Why this matters: You need flexibility to change policies without renegotiating everyone's offer letters. But be clear that at-will status can ONLY be modified by the CEO in writing.
Texas employment-at-will doctrine: Texas courts strictly enforce at-will employment unless there's a clear contract to the contrary. Keep your offer letter from becoming that contract.
Section 5: State-Specific Requirements
14. Are you including all state-mandated disclosures?
Colorado:
Pay transparency (salary range, benefits)

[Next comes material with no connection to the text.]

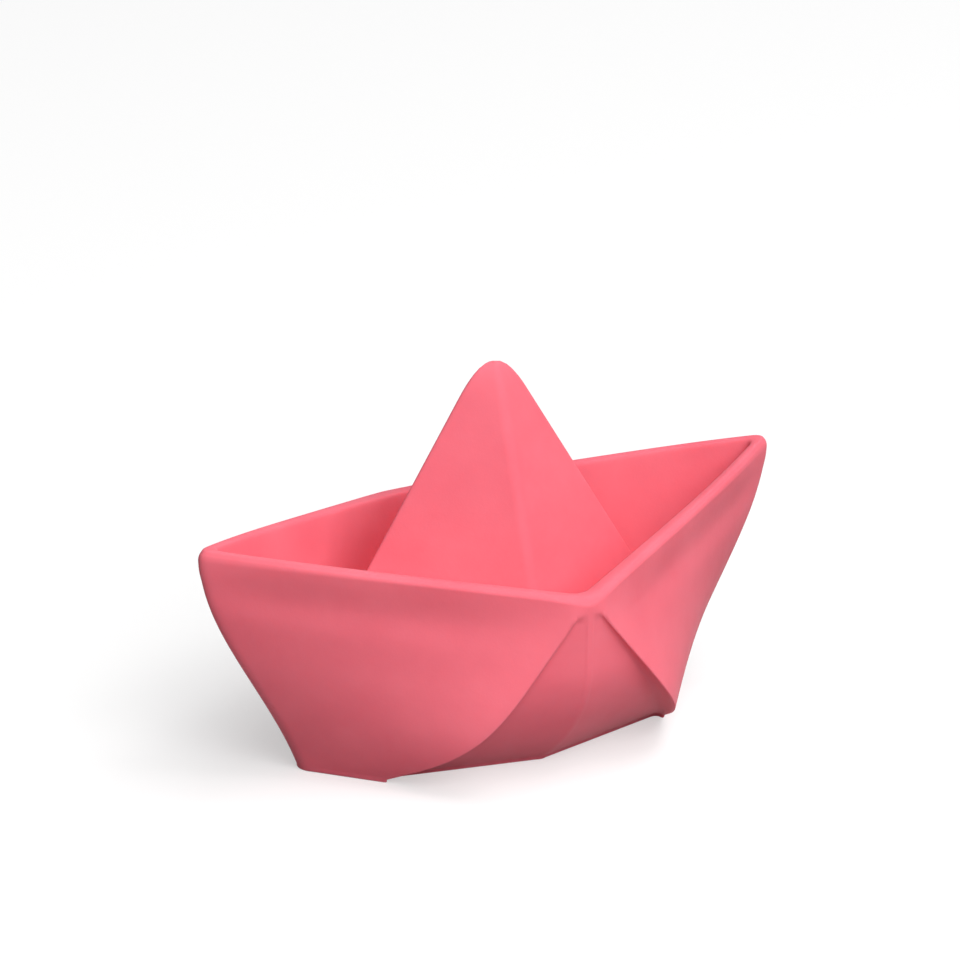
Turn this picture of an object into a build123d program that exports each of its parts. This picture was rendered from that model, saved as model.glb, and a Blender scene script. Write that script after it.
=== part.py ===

FAMLI notice (you must provide written notice about Colorado's paid family leave program within 10 days of hire)
California:
Pay scale for positions
Notice of workers' compensation coverage
Wage theft prevention notice (Labor Code § 2810.5) - though typically separate from offer letter
New York:
Pay transparency
Notice of pay frequency, pay day, overtime rate
Sexual harassment policy (must be provided at hiring)
Florida/Texas:
No specific state-mandated disclosures in offer letters beyond federal requirements, but best practice is to clearly state employment terms
For all states: Include: "You will receive additional notices and information required by federal and state law during your onboarding process."
The Bottom Line
Your offer letter should accomplish four goals:
Excite the candidate about joining your team
Establish at-will employment and avoid creating unintended contracts
Comply with state-specific requirements (pay transparency, required notices)
Reference but not replace your other critical documents (handbook, IP agreements, confidentiality)
Before you send your offer letter:
Answer these 14 questions for your specific situation
Review your state's current requirements (laws change frequently)
Have every offer letter reviewed for consistency with your handbook and company policies
Never modify at-will language without legal counsel
The cost of getting this wrong:
Breach of contract claims for promises you didn't mean to make
Pay transparency violations: up to $10,000 per violation in Colorado
Wage claims for misclassifying exempt/non-exempt status
Loss of IP rights if agreements aren't signed before work begins
Your offer letter is the fourth foundational document you need (after IP assignment, confidentiality, and independent contractor agreements). It's also the first document that brings someone into your company as an employee. Make it count.
This content is provided for informational purposes only and does not constitute legal advice; for guidance on your specific situation, please consult with an employment attorney licensed in your state.